Et si nous n'agissons pas maintenant, nous pourrions nous réveiller un jour et découvrir que la démocratie n'a pas été renversée par un coup d'Etat spectaculaire, mais grignotée ligne par ligne, du code qui régit désormais nos vies.
Et maintenant, le plus terrifiant: Donald Trump, l'homme fort censément au cœur de cette entreprise, ne se rend compte de rien. Il n’entretient pas de grand projet idéologique au-delà de l’exercice de son propre pouvoir. Il ne comprend pas le système qui se construit autour de lui, ni le fait que sa présidence n'est qu'un vecteur pour des forces qui le considèrent comme un bélier contre la démocratie, utile et éphémère.
Son entourage en revanche le comprend parfaitement.
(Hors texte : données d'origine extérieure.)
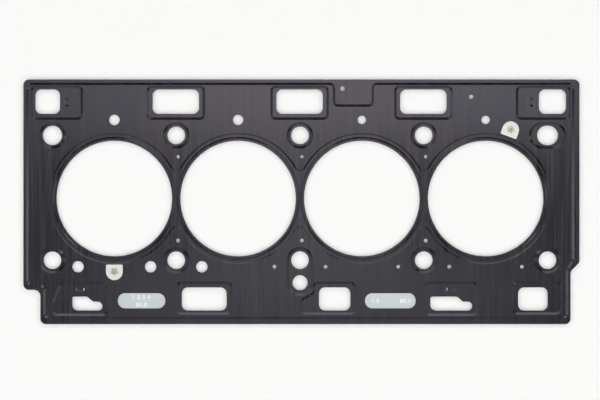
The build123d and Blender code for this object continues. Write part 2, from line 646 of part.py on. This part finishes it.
# --- Files ------------------------------------------------------------------------------------------
os.makedirs("parts", exist_ok=True)
for name, solid in build_parts().items():
    export_step(solid, f"parts/{name}.step")
    print(name, round(solid.volume, 1), "mm3")
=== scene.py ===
"""Looks of a multi-layer steel cylinder head gasket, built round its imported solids.

The gasket lies flat, as it comes to rest, with the side that meets the cylinder head up. Its solids
keep their shape and place, and get the finish of each layer: two embossed sheets with a baked rubber
coating, a plated carrier, a spring-steel stopper and two plated eyelets. The printed sizes in the two
label windows, the table, the light panels and the camera are made here.
"""

import logging
from dataclasses import dataclass, field, replace
from enum import Enum
from typing import Any, Sequence

import bpy
import numpy as np
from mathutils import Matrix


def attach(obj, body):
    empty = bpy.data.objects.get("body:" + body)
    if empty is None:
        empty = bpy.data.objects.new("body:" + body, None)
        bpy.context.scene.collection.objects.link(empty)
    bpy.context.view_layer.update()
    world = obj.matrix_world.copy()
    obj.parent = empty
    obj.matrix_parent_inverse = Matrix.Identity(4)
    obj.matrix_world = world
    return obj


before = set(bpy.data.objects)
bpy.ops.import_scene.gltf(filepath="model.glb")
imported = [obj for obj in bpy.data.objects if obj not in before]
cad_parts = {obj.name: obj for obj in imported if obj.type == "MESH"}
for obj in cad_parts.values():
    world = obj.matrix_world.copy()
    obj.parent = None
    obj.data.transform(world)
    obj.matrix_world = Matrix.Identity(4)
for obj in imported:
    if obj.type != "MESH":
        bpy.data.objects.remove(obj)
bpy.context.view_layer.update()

log = logging.getLogger("gasket")

MM = 0.001
NOISE_LOW = 0.3  # nearly all values of a noise texture lie between these two
NOISE_HIGH = 0.7

Colour = tuple[float, float, float, float]


class Grain(Enum):
    """Direction in which a strip was rolled or coated."""

    ALONG_X = 0
    ALONG_Y = 1


class Layer(Enum):
    """Level at which something lies, as the height of its upper face in metres."""

    CARRIER_TOP = 0.95 * MM
    STOPPER_TOP = 1.05 * MM


# --- Colours, nodes and meshes ----------------------------------------------------------------------
def linear(hex_colour: str) -> Colour:
    """Turn an sRGB hex colour into linear light.

    Args:
        hex_colour: colour such as "#30302e".

    Returns:
        Linear red, green and blue, and an alpha of 1.
    """
    values = [int(hex_colour[place : place + 2], 16) / 255 for place in (1, 3, 5)]
    red, green, blue = (
        value / 12.92 if value <= 0.04045 else ((value + 0.055) / 1.055) ** 2.4
        for value in values
    )
    return (red, green, blue, 1.0)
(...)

J.D. Vance, vice-président en embuscade, a étudié le travail de Curtis Yarvin. Peter Thiel, son mécène de longue date, finance cette vision depuis plus de dix ans. Balaji Srinivasan est celui qui rédige le programme. Quant à Elon Musk, il met en place l'infrastructure. Et les jeunes agents du DOGE qui sont actuellement en train de brancher des IA à chaque étage du département du Trésor travaillent à un avenir qui survivra à Trump de longue date.
Le sujet, ce n’est pas Trump. C’est ce qui vient après lui.
Trump est un dirigeant vieillissant dont la main politique est en déclin. Derrière lui se profilent des trentenaires et des quadragénaires en train de jeter les bases d’un nouvel ordre post-démocratique. Ces hommes ont passé la dernière décennie à préparer la sortie de la démocratie, mais ils ne chuchotent plus dans les sombres recoins d'internet. Ils sont aux manettes, ils ont de l'argent, des IA et un plan. Et la démocratie, dans sa forme actuelle, n'a jamais été aussi proche du gouffre.
Vox Populi, vox Dei, a récemment péroré Elon Musk du haut de X, son trône numérique. La voix du peuple est la voix de Dieu.
Mais dans le monde qu'ils sont en train de construire, le peuple n'a pas voix au chapitre. Les algorithmes parlent pour eux. Les dirigeants décident pour eux. L'avenir est optimisé, efficient, et totalement hors de leur contrôle.
Vox Populi, vox Dei, susurrent-ils tout en verrouillant les portes.